En achevant ce livre, une douleur nous a saisi ! N’avons-nous pas à vous annoncer qu’il existe cependant des impôts inévitables, des demandes justes qu’on ne saurait repousser, à moins d’être un brutal ou un harpagon. Nous avons sanctionné et légalisé, plus d’une fois, des sollicitations légitimes, comme :

Le sou du savoyard, qui vous balaie un passage des boulevards ;

Le sou du commissionnaire, qui vous tend, un jour d’averse, une planche obligeante et lucrative ; cet honnête commissaire, il abhorre les rhumes, il vous aime et soigne votre santé.

L’avare Chapelain, l’auteur de la Pucelle, préféra se mouiller les pieds un jour qu’il allait à l’Académie : il en mourut.

Il y a encore le salaire des artistes, qui exécutent de grands concerts en plein air, après avoir étendu un mouchoir orné de quatre chandelles ; si vous pouvez écouter, payez, mais veillez à votre montre.

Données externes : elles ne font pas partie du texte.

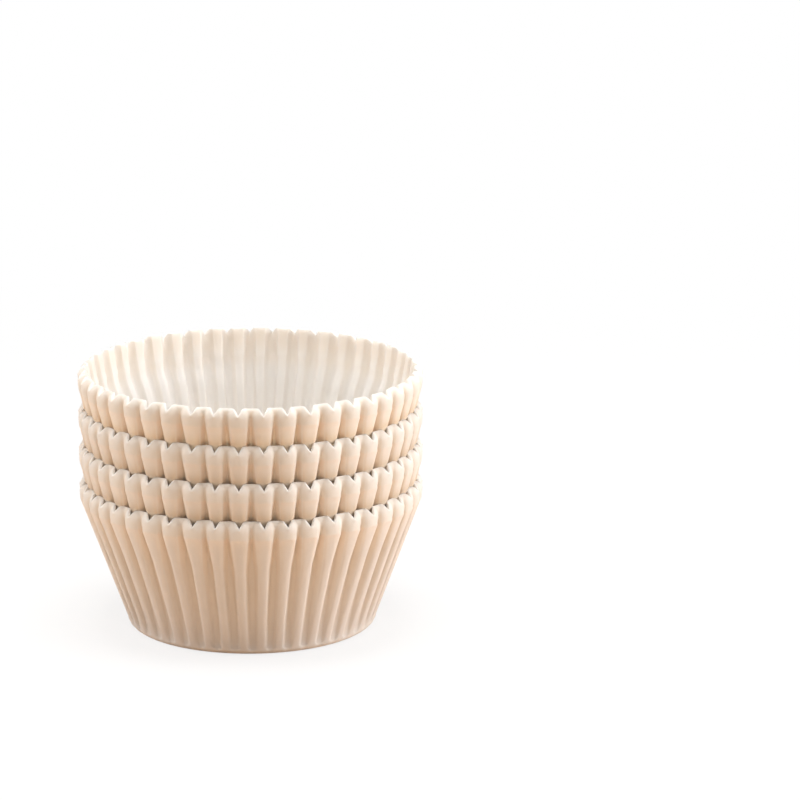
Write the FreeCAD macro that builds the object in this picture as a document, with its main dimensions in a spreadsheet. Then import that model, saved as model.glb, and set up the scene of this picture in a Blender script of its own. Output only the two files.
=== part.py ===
# Stack of four nested cupcake liners
#
# A liner is a pleated paper cup: a flat round base, a rounded heel, a wall that flares
# outward in upright pleats, and a hem where the top of the paper is turned outward and
# down. The four liners are alike. Each one stands a little higher inside the one below,
# held where its wall meets the rim of that liner. Sizes are in millimetres, the stack
# stands on z = 0 and its axis is the z axis.

import FreeCAD
import Part
import math
import os

LINERS = ("liner_1", "liner_2", "liner_3", "liner_4")

# Sizes that shape the object
#
# A share is a part of the pleat pitch, or of the length that its remark names.

SIZES = (
    ("pleat_count", 45, "ridges around one liner"),
    ("paper", 0.3, "thickness of the paper, measured toward the axis"),
    ("base_radius", 24.4, "flat part of the underside"),
    ("heel_reach", 2.2, "radius gained from the flat underside to the foot of the wall"),
    ("heel_rise", 1.7, "height of the foot of the wall"),
    ("wall_angle", 20.4, "lean of the wall away from upright, in degrees"),
    ("liner_height", 32.0, "underside to crest of one liner"),
    ("hem_height", 4.2, "lower edge of the hem to the crest"),
    ("hem_step", 0.1, "how far the lower edge of the hem stands out from the wall"),
    ("belly_swell", 0.1, "how far the fullest line of the hem stands out from its edge"),
    ("belly_share", 0.55, "height of that line as a share of the hem"),
    ("groove_depth", 1.9, "depth of a groove between two ridges below the hem"),
    ("crest_groove_share", 0.35, "part of that depth that is left at the crest"),
    ("wall_ridge_share", 0.6, "width of a ridge on the wall and at the crest"),
    ("hem_ridge_share", 0.76, "width of a ridge on the fullest line of the hem"),
    ("notch_width_share", 0.65, "width of the notch as a share of the ridge at the crest"),
    ("notch_depth_share", 0.72, "depth of the notch as a share of the way to the belly"),
    ("rim_gap", 3.8, "height of wall seen between a hem and the rim below it"),
    ("seat_gap", 0.3, "clearance between a wall and the rim that it sits in"),
)

doc = FreeCAD.newDocument("cupcake_liners")
sheet = doc.addObject("Spreadsheet::Sheet", "Sizes")
for row, (alias, value, remark) in enumerate(SIZES, start=1):
    sheet.set(f"A{row}", alias)
    sheet.set(f"B{row}", str(value))
    sheet.set(f"C{row}", remark)
    sheet.setAlias(f"B{row}", alias)

# Sizes that follow from the others

last_row = len(SIZES)
sheet.set(f"A{last_row + 1}", "nest_pitch")
sheet.set(f"B{last_row + 1}", "=hem_height + rim_gap")
sheet.set(f"C{last_row + 1}", "rise from one liner to the next")
sheet.setAlias(f"B{last_row + 1}", "nest_pitch")
doc.recompute()

pleat_count = int(round(sheet.pleat_count))
paper = float(sheet.paper)
base_radius = float(sheet.base_radius)
heel_rise = float(sheet.heel_rise)
heel_radius = base_radius + float(sheet.heel_reach)
flare = math.tan(math.radians(float(sheet.wall_angle)))
liner_height = float(sheet.liner_height)
hem_height = float(sheet.hem_height)
hem_step = float(sheet.hem_step)
groove_depth = float(sheet.groove_depth)
wall_ridge_share = float(sheet.wall_ridge_share)
hem_ridge_share = float(sheet.hem_ridge_share)
nest_pitch = float(sheet.nest_pitch)
seat_gap = float(sheet.seat_gap)

hem_edge_height = liner_height - hem_height
belly_height = hem_edge_height + float(sheet.belly_share) * hem_height
pleat_angle = 2.0 * math.pi / pleat_count


def wall_radius(height):
    """Outside of a ridge of the plain wall at a height above the underside."""
    return heel_radius + flare * (height - heel_rise)


def wall_groove_depth(height):
    """The grooves start as nothing at the heel and are deepest at the hem."""
    return groove_depth * (height - heel_rise) / (hem_edge_height - heel_rise)


# The rim is as wide as the wall of the next liner where the two meet
#
# Its grooves are shallower than those of the wall in it, which leaves a small dark hollow
# above the rim at the foot of each groove.

seat_height = liner_height - nest_pitch
crest_radius = wall_radius(seat_height) + seat_gap + paper
crest_depth = min(
    float(sheet.crest_groove_share) * groove_depth,
    wall_groove_depth(seat_height),
)
belly_depth = groove_depth + float(sheet.belly_share) * (crest_depth - groove_depth)
belly_radius = wall_radius(hem_edge_height) + hem_step + float(sheet.belly_swell)
notch_drop = float(sheet.notch_depth_share) * (liner_height - belly_height)
ridge_half_width = crest_radius * math.sin(0.5 * wall_ridge_share * pleat_angle)
notch_half_width = float(sheet.notch_width_share) * ridge_half_width


def around(radius, angle, height):
    """Point at a radius and an angle about the axis."""
    return FreeCAD.Vector(radius * math.cos(angle), radius * math.sin(angle), height)


def ridge_middle(index):
    """Angle of a ridge. A groove, not a ridge, faces the front."""
    return -0.5 * math.pi + (index + 0.5) * pleat_angle


def ring(radius, height, share, depth):
    """One level of the paper: the left edge, right edge and next groove of each pleat.

    A level without depth has no groove points.
    """
    points = []
    for index in range(pleat_count):
        middle = ridge_middle(index)
        half = 0.5 * share * pleat_angle
        left = around(radius, middle - half, height)
        right = around(radius, middle + half, height)
        groove = None
        if depth > 0.0:
            groove = around(radius - depth, middle + 0.5 * pleat_angle, height)
        points.append((left, right, groove))
    return points


def round_edge(radius, height):
    """Edge of a flat round face, with one point in line with the middle of each ridge."""
    return [around(radius, ridge_middle(index), height) for index in range(pleat_count)]


# Levels of the outside, from the underside up

underside = round_edge(base_radius, 0.0)
heel_turn = ring(
    base_radius + 0.72 * (heel_radius - base_radius),
    0.3 * heel_rise,
    wall_ridge_share,
    0.0,
)
wall_foot = ring(heel_radius, heel_rise, wall_ridge_share, 0.0)
wall_top = ring(wall_radius(hem_edge_height), hem_edge_height, wall_ridge_share, groove_depth)
hem_edge = ring(
    wall_radius(hem_edge_height) + hem_step,
    hem_edge_height,
    wall_ridge_share,
    groove_depth,
)
belly = ring(belly_radius, belly_height, hem_ridge_share, belly_depth)
crest_outer = ring(crest_radius, liner_height, wall_ridge_share, crest_depth)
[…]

Menez-vous une dame au spectacle, l’ouvreuse, cette ouvreuse si bonne, si intelligente, qui, moyennant une rétribution, vous a ouvert une loge louée, vous apporte un petit banc ; elle veut que madame ait les pieds secs, et soit commodément.

Un homme ouvrira votre voiture, ou dira d’une voix de stentor : « Monsieur, demandez vos gens !… » Comment ne pas payer ce mot, vos gens !…

Si vous dînez chez un restaurateur, des bardes en guenilles viendront chanter devant la porte : souvenez-vous d’Homère !

Il y a, comme cela, mille petits services qu’on vous rend malgré vous.

On n’évite jamais le pour-boire des cochers, des garçons de café, de restaurans, l’almanach du facteur, quelques étrennes légitimes, les garçons baigneurs, la pièce d’adieu aux domestiques des maisons de campagne, le pourboire des gens qui vous apportent des présents, etc., etc.

Nous connaissons cependant des hommes honorables qui s’affranchissent de ces usages dispendieux (voyez l’anecdote du paragraphe 10), mais ces petites contributions sont légales ; il est convenable de s’y soumettre de bonne grâce. En effet, ne payez pas les domestiques des autres, et au bal, vous verrez si vous pouvez être servi, boire le bon vin et savourer une glace, surtout chez les ministres ; songez donc qu’en définitive, si la prodigalité est une duperie, l’avarice est un ridicule.